Nokia last week announced the closure of its Ovi Music Unlimited service across the majority of markets where it was available, prompting a number of reports pouring over the details of the failure – with plenty of “I told you so” in evidence. The company itself said that it has not been able to connect with the customer base in the way it thought it would when the service debuted. But as much as the service has been a failure in many markets, Nokia also feels the value in maintaining it to some degree in others, indicating that the picture is not entirely black.

During the heady years of consolidation in the market, there was much made of the benefits of scale across multiple markets, and the ability to offer products globally in order to deliver advanced services at a reduced cost.  But this ignores the fact that different countries have different preferences – even within regional groups – and that the “one size fits all” approach to services can equally translate to “one size fits none.”

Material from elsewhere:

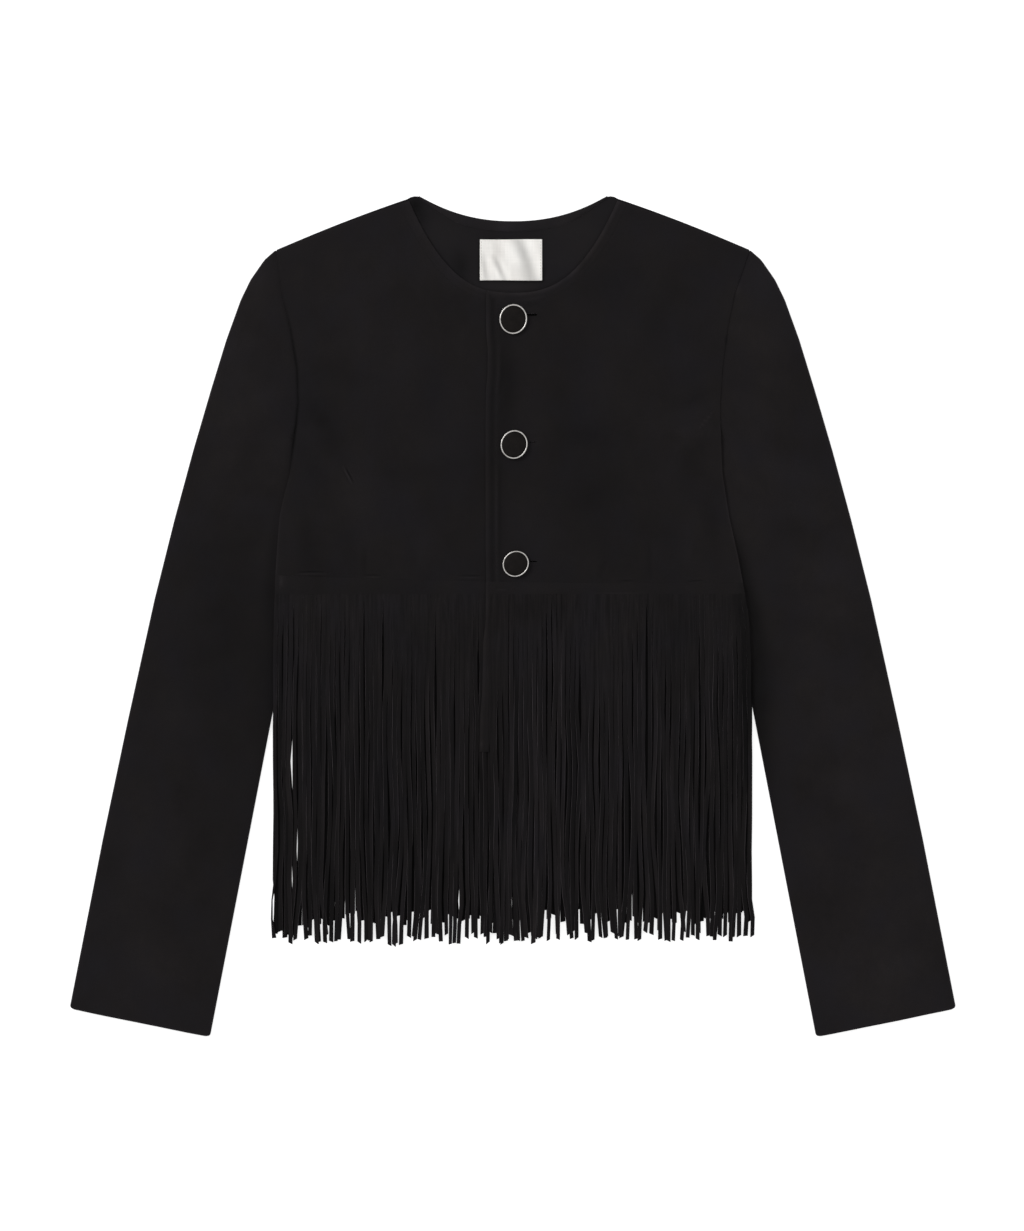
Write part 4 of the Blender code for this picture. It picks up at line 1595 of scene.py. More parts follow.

Look at Vodafone Group’s aborted efforts in Japan as an example from history. While it is worth noting that by most metrics Vodafone does a sterling job globally, the company exited the Japanese market in 2006 with its tail between its legs. A number of reorganisations and restructures failed to turn-around a poor performance at what could have been the jewel in the operator’s crown. It was generally believed that by making its decisions in Japan with an international perspective, Vodafone ignored the unique needs of the market, and customers headed for the out door. And there was little evidence that its experience in Japan had benefitted customers in Vodafone’s core European markets.

At Mobile Asia Congress in November, executives from SINA Mobile and SK Telecom pointed out that their services outrank global players such as Twitter and Facebook in their home countries, while even the all-conquering Google sees its services losing out in some markets – in China, Baidu is the search provider of choice, for example. The fact of the matter is that however good a service is, there is no guarantee it will gain traction internationally if it is out of kilter with specific market demands.

Nokia’s music proposition was genuinely interesting, even if there were question marks over the economics of the service right from the start. The company has a portfolio of attractive music-oriented handsets for the mass-market, and bundling these with content seems to be a recipe for success. But the problem with launching a new service is that it takes time to grow the user base, while a lot of the cost of launch is up-front – in many markets Ovi Music Unlimited was promoted heavily. Nokia was unable to generate the “critical mass” that would have propelled the service forward, with reports indicating that customer take-up was lukewarm at best.

Nokia’s experience seems to fit with the perceived wisdom of subscription music services in general, which is that there is a large addressable market in certain APAC and Latin American countries, but not much elsewhere. Where Nokia had an audience familiar with the concept, it did all right. Where it was launching a new proposition to the market, it failed to lure users away from established alternatives that they already understood and used. So as a global proposition, Ovi Music Unlimited did not stand a chance: on a country-by-country basis, the outcome was very different.